Short task
Write out the whole listing word for word.

Information provided
_ _ _

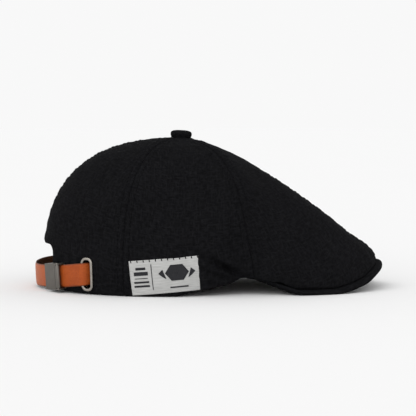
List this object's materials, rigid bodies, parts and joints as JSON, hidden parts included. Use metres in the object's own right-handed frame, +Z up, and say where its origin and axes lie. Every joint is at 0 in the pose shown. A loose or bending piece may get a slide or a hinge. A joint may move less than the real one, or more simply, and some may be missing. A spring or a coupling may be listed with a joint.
{
  "type": "newsboy cap",
  "caption": "Cloth newsboy cap with a duckbill peak, a covered top button, a side label and a rear leather strap with a lever clasp that tucks into a metal grommet.",
  "frame": {"origin": "bottom centre of the whole cap's box: the rim's lowest stretch is at z = 0", "axes": "+X to the tip of the peak, +Y to the wearer's left, +Z up through the top button"},
  "size_m": [0.291, 0.165, 0.1314],
  "materials": {
    "cloth": "matte black linen and cotton weave",
    "lining": "matte black twill tape",
    "board": "matte sheet",
    "metal": "brushed, slightly worn",
    "leather": "smooth tan with worn edges",
    "label": "fine woven"
  },
  "bodies": {
    "cap": {"crown_front_panel_right": "cloth", "crown_middle_panel_right": "cloth", "crown_rear_panel_right": "cloth", "crown_front_panel_left": "cloth", "crown_middle_panel_left": "cloth", "crown_rear_panel_left": "cloth", "peak_upper_cover": "cloth", "peak_under_cover": "cloth", "button_cloth_cover": "cloth", "seam_tape_front": "lining", "seam_tape_back": "lining", "seam_tape_notch_right": "lining", "seam_tape_side_right": "lining", "seam_tape_notch_left": "lining", "seam_tape_side_left": "lining", "rear_opening_binding": "lining", "sweatband": "lining", "peak_board": "board", "button_former": "metal", "button_rivet": "metal", "button_washer": "metal", "grommet_face": "metal", "grommet_backing_washer": "metal", "clasp_frame": "metal", "clasp_pin": "metal", "strap": "leather", "clasp_tab": "leather", "side_label": "label"},
    "clasp_lever": {"clasp_lever": "metal"}
  },
  "joints": [
    {"name": "clasp_lever_hinge", "type": "hinge", "parent": "cap", "child": "clasp_lever", "pos_m": [-0.12116, -0.0537, 0.01331], "axis": [-0.0666, 0.0342, 0.9972], "range_deg": [0, 100]}
  ]
}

_ _ _

Exercise result
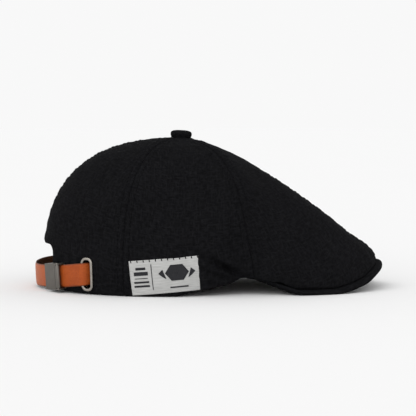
List this object's materials, rigid bodies, parts and joints as JSON, hidden parts included. Use metres in the object's own right-handed frame, +Z up, and say where its origin and axes lie. Every joint is at 0 in the pose shown. A loose or bending piece may get a slide or a hinge. A joint may move less than the real one, or more simply, and some may be missing. A spring or a coupling may be listed with a joint.
{
  "type": "newsboy cap",
  "caption": "Cloth newsboy cap with a duckbill peak, a covered top button, a side label and a rear leather strap with a lever clasp that tucks into a metal grommet.",
  "frame": {"origin": "bottom centre of the whole cap's box: the rim's lowest stretch is at z = 0", "axes": "+X to the tip of the peak, +Y to the wearer's left, +Z up through the top button"},
  "size_m": [0.291, 0.165, 0.1314],
  "materials": {
    "cloth": "matte black linen and cotton weave",
    "lining": "matte black twill tape",
    "board": "matte sheet",
    "metal": "brushed, slightly worn",
    "leather": "smooth tan with worn edges",
    "label": "fine woven"
  },
  "bodies": {
    "cap": {"crown_front_panel_right": "cloth", "crown_middle_panel_right": "cloth", "crown_rear_panel_right": "cloth", "crown_front_panel_left": "cloth", "crown_middle_panel_left": "cloth", "crown_rear_panel_left": "cloth", "peak_upper_cover": "cloth", "peak_under_cover": "cloth", "button_cloth_cover": "cloth", "seam_tape_front": "lining", "seam_tape_back": "lining", "seam_tape_notch_right": "lining", "seam_tape_side_right": "lining", "seam_tape_notch_left": "lining", "seam_tape_side_left": "lining", "rear_opening_binding": "lining", "sweatband": "lining", "peak_board": "board", "button_former": "metal", "button_rivet": "metal", "button_washer": "metal", "grommet_face": "metal", "grommet_backing_washer": "metal", "clasp_frame": "metal", "clasp_pin": "metal", "strap": "leather", "clasp_tab": "leather", "side_label": "label"},
    "clasp_lever": {"clasp_lever": "metal"}
  },
  "joints": [
    {"name": "clasp_lever_hinge", "type": "hinge", "parent": "cap", "child": "clasp_lever", "pos_m": [-0.12116, -0.0537, 0.01331], "axis": [-0.0666, 0.0342, 0.9972], "range_deg": [0, 100]}
  ]
}